Chinua Achebe (1994): “What you must accept is that your life is not going to be the same while you are writing. I have said in the kind of exaggerated manner of writers and prophets that writing, for me, is like receiving a term of imprisonment—you know that’s what you’re in for, for whatever time it takes.”

Andrea Barrett (2003): “I’ve never known a writer who didn’t feel ill at ease in the world. Have you? We all feel unhoused in some sense. That’s part of why we write. We feel we don’t fit in, that this world is not our world, that though we may move in it, we’re not of it. Different experiences in our lives may enforce or ameliorate that, but I think if they ameliorate it totally, we stop writing. You don’t need to write a novel if you feel at home in the world. We write about the world because it doesn’t make sense to us.”

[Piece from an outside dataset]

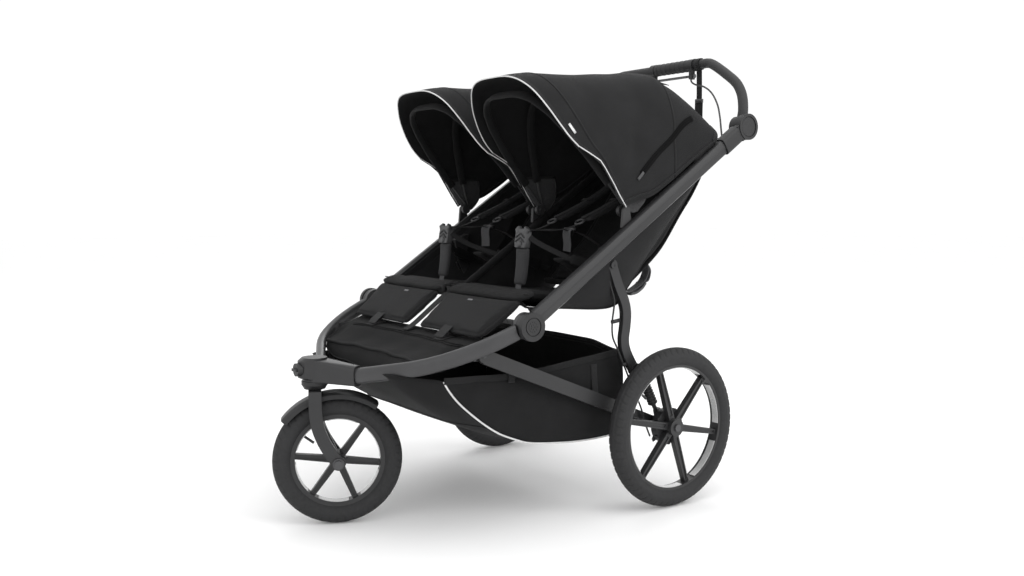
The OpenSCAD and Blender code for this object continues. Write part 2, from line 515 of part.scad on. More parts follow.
canopy(-1);  // canopy_right
canopy_bows(1);  // canopy_bows_left
canopy_bows(-1);  // canopy_bows_right
handlebar();
brake_collar();
brake_grip();
release_bar();
wrist_strap();
brake_cable_upper();
lower_tube(1);  // lower_tube_left
lower_tube(-1);  // lower_tube_right
rear_axle();
brake_drums();
brake_arms();
basket();
rear_legs();
suspension_bellows();
brake_cable_lower();
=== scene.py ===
import json
import math
import bpy
import numpy as np
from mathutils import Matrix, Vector

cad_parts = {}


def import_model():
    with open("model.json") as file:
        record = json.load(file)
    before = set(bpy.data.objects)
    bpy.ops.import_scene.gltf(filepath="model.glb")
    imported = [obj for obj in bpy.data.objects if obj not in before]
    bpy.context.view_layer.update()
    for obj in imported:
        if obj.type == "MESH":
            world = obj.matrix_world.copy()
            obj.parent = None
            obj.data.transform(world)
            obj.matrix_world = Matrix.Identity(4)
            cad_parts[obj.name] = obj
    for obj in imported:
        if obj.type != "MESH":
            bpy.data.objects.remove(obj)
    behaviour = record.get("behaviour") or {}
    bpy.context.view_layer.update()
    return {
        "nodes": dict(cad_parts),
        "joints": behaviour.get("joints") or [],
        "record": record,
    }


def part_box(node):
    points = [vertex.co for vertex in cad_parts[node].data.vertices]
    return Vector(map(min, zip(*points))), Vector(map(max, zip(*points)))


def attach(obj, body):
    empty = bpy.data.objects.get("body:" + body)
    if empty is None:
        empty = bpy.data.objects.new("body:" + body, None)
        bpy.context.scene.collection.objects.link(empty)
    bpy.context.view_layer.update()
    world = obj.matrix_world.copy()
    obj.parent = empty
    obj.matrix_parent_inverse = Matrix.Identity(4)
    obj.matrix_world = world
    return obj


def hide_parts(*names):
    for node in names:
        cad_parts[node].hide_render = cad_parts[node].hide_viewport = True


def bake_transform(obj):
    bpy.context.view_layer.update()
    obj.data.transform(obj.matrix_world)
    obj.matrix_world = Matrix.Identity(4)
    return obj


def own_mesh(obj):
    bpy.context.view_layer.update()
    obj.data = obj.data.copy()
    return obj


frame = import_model()
lo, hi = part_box("rear_axle")
Y0 = (lo.y + hi.y) / 2            # the rear axle's place along Y
S = bpy.context.scene
S.view_settings.view_transform = "Standard"
S.view_settings.look = "None"


# ------------------------------------------------------------------ geometry helpers
def A(q):
    return np.array(q, float)


def world(q):
    """millimetres in the rear axle's frame to metres in the row frame"""
    q = A(q) / 1000.0
    q[..., 1] += Y0
    return q


def unit(v):
    n = np.linalg.norm(v, axis=-1, keepdims=True)
    return v / np.maximum(n, 1e-12)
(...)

Gabriel García Márquez (1981): “I don’t think you can write a book that’s worth anything without extraordinary discipline.”

Philip Roth (1984): “[I spend] Months of looking at the manuscript and saying, ‘This is wrong—but what’s wrong?’ I ask myself, ‘If this book were a dream, it would be a dream of what?’ But when I’m asking this I’m also trying to believe in what I’ve written, to forget that it’s writing and to say, ‘This has taken place,’ even if it hasn’t. The idea is to perceive your invention as a reality that can be understood as a dream. The idea is to turn flesh and blood into literary characters and literary characters into flesh and blood.”

10 Tips from the Paris Review’s “Art of Fiction”

William Faulkner (1956): “In my opinion, if I could write all my work again, I am convinced that I would do it better, which is the healthiest condition for an artist. That’s why he keeps on working, trying again; he believes each time that this time he will do it, bring it off. Of course he won’t, which is why this condition is healthy. Once he did it, once he matched the work to the image, the dream, nothing would remain but to cut his throat, jump off the other side of that pinnacle of perfection into suicide.”

James Salter (1993): “I hate the first inexact, inadequate expression of things. The whole joy of writing comes from the opportunity to go over it and make it good, one way or another.”

Louise Erdrich (2010): “When I can’t end a story, I usually find that I’ve actually written past the ending. The trick of course is to go back and decide where the last line hits.”

James Dickey (1976): “There’s never any final certainty about what you do. Your opinion of your own work fluctuates wildly…The most important thing is to be excited about what you are doing and to be working on something that you think will be the greatest thing that ever was.”